• **TASK TO CARRY OUT**: In the material below, list every line carrying the string "context".

• **DATA SEGMENT**:

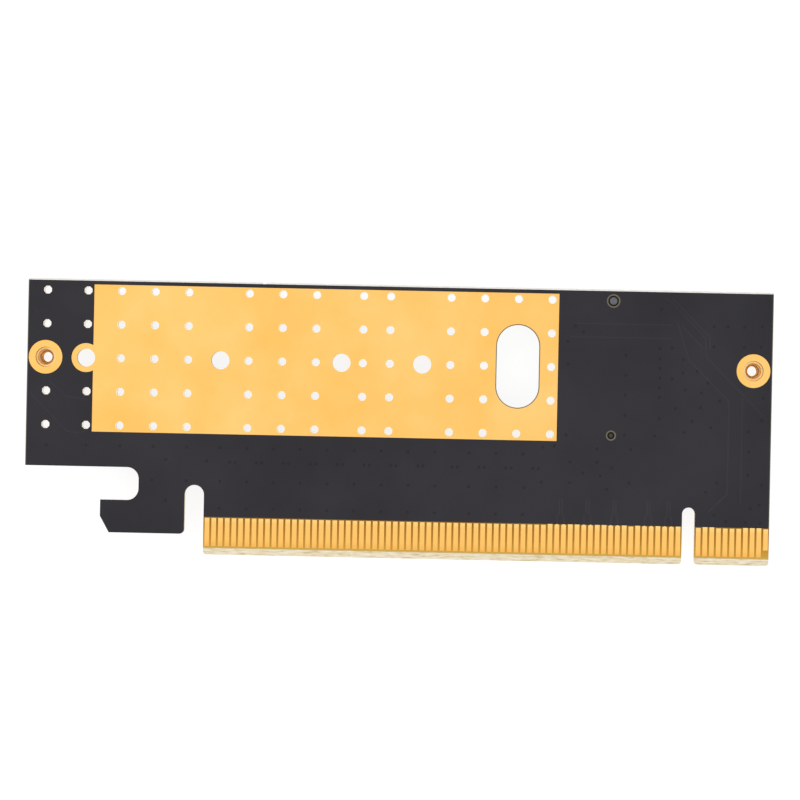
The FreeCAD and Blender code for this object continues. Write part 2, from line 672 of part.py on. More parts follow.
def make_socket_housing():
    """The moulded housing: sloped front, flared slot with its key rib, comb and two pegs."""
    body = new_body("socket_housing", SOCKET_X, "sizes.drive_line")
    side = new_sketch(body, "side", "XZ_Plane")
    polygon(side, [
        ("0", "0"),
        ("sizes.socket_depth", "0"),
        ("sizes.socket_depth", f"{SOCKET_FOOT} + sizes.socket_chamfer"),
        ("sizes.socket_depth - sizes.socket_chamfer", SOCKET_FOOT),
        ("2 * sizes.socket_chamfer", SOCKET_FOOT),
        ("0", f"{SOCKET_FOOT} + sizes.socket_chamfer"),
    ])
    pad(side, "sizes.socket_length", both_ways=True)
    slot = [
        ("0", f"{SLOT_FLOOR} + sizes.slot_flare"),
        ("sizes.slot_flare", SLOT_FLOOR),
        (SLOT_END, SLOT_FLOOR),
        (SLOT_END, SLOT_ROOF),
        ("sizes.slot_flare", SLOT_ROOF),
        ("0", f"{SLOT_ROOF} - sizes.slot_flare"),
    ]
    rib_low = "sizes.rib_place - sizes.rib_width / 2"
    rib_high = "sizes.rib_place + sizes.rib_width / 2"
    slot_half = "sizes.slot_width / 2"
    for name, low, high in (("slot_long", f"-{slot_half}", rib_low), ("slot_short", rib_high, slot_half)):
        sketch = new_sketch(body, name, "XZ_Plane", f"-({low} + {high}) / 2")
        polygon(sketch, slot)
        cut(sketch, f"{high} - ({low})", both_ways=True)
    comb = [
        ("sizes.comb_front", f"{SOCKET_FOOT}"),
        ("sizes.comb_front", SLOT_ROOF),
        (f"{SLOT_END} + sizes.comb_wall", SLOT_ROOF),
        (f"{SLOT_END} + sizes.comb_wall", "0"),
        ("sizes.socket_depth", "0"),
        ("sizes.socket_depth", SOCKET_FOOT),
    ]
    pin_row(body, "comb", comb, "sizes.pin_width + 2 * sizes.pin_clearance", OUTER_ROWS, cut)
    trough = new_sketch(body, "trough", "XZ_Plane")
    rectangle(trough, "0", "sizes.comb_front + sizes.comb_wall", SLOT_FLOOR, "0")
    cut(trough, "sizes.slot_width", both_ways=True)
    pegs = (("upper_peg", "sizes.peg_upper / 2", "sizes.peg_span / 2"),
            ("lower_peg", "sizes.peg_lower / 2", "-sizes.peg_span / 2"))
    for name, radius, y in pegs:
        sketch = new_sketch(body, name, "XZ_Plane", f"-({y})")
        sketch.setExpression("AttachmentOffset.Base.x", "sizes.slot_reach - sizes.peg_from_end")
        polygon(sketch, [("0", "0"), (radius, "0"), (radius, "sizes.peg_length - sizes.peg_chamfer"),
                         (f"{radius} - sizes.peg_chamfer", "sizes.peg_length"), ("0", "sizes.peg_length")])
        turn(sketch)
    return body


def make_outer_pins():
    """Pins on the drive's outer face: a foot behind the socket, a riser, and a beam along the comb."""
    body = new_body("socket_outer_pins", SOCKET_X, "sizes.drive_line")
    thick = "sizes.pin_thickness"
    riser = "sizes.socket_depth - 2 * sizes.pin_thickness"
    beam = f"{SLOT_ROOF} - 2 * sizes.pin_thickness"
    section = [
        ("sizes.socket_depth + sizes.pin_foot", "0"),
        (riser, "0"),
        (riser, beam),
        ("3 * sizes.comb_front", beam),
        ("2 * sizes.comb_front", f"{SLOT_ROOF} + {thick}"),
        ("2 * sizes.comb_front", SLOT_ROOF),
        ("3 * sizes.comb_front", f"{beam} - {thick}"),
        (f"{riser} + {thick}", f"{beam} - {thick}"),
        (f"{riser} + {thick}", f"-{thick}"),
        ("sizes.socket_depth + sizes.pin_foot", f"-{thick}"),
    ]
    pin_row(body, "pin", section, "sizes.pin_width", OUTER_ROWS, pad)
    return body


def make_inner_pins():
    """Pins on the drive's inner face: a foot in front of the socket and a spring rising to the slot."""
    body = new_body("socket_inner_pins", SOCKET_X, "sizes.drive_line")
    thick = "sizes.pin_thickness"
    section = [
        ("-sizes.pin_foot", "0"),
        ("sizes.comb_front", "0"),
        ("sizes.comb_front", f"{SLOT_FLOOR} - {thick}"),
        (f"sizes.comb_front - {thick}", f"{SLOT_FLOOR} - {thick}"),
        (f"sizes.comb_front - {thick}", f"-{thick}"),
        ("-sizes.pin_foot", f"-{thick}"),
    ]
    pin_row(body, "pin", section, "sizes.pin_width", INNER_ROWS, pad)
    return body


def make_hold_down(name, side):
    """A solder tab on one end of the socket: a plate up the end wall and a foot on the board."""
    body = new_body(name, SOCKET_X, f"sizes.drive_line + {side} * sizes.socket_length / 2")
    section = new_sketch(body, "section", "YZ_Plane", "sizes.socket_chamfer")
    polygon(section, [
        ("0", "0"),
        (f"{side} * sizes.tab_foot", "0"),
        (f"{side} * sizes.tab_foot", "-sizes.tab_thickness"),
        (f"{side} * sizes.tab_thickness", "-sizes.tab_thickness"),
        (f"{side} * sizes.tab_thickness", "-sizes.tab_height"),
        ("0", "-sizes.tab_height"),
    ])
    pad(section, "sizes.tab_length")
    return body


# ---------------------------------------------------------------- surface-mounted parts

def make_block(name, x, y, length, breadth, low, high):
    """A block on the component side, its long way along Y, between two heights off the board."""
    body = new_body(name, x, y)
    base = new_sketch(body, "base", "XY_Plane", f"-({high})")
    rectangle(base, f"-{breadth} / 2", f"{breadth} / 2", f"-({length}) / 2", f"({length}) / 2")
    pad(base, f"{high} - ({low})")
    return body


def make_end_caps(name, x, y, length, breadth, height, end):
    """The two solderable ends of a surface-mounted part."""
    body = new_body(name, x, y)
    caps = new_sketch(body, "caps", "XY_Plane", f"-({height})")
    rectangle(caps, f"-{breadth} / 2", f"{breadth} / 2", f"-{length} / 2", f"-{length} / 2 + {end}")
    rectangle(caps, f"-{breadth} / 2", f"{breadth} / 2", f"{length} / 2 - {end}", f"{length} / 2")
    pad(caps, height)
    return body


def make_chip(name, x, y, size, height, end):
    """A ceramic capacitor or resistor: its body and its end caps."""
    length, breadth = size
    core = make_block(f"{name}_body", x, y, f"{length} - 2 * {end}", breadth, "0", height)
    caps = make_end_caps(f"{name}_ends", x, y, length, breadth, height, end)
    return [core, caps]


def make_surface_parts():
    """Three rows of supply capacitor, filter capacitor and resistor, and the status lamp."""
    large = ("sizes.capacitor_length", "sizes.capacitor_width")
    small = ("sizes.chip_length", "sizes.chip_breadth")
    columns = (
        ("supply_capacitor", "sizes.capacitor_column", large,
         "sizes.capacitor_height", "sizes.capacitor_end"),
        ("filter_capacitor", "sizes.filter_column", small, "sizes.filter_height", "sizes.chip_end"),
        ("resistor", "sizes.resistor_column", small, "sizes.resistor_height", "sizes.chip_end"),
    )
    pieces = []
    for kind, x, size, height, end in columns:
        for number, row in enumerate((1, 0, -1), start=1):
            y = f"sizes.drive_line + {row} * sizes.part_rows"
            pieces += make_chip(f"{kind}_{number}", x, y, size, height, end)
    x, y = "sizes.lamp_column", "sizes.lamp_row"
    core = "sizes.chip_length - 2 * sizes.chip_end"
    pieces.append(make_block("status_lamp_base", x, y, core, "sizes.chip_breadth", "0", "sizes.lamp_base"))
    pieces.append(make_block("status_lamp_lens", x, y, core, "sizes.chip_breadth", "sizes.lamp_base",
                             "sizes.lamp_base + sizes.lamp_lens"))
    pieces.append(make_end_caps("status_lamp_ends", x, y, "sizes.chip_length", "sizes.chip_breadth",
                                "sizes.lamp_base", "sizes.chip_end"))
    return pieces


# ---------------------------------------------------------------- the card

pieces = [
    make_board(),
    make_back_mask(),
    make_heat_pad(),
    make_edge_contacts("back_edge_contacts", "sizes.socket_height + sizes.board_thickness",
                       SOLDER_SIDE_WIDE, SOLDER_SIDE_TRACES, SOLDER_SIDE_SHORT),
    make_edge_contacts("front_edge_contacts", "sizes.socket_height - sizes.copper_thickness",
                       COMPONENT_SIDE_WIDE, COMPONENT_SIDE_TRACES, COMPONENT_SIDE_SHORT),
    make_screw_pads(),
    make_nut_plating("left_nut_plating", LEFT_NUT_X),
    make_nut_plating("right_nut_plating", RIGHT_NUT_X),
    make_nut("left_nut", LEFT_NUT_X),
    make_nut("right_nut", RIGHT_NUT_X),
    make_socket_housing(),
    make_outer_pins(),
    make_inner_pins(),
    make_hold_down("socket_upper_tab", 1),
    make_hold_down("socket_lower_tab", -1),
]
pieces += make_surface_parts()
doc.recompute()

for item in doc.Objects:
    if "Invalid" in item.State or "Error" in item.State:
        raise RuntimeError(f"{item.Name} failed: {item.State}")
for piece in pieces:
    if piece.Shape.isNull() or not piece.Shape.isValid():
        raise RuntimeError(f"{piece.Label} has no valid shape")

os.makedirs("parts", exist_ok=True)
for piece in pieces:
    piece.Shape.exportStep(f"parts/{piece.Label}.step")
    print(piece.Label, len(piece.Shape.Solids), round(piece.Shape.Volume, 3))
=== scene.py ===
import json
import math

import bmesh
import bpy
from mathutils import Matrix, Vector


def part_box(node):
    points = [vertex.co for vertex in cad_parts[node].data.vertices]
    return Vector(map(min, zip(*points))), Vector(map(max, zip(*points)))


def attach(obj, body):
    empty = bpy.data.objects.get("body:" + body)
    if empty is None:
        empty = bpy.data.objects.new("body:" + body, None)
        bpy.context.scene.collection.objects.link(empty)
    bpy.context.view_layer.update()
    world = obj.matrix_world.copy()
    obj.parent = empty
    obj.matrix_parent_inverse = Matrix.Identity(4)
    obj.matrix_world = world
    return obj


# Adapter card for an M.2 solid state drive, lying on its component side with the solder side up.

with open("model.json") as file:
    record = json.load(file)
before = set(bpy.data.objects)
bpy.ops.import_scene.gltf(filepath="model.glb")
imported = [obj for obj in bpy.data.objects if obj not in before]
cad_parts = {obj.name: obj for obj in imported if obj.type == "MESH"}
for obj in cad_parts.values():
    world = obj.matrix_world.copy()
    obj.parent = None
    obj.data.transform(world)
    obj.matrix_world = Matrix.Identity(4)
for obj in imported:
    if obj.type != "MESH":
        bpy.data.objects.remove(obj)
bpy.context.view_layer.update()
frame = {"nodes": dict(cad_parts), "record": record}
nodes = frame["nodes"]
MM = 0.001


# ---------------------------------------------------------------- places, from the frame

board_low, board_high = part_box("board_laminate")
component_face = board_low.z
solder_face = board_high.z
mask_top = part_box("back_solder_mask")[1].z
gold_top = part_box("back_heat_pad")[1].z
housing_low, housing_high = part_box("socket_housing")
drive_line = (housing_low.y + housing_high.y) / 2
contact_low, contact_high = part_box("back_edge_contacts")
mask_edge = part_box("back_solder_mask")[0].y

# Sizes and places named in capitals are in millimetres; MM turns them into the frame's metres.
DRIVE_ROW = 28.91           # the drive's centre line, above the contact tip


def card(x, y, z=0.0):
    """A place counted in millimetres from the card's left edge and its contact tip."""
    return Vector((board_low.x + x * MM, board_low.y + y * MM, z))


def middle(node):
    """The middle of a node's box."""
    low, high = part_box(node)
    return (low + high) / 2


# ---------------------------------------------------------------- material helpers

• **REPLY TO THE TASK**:
        bpy.context.scene.collection.objects.link(empty)
    bpy.context.view_layer.update()
bpy.context.view_layer.update()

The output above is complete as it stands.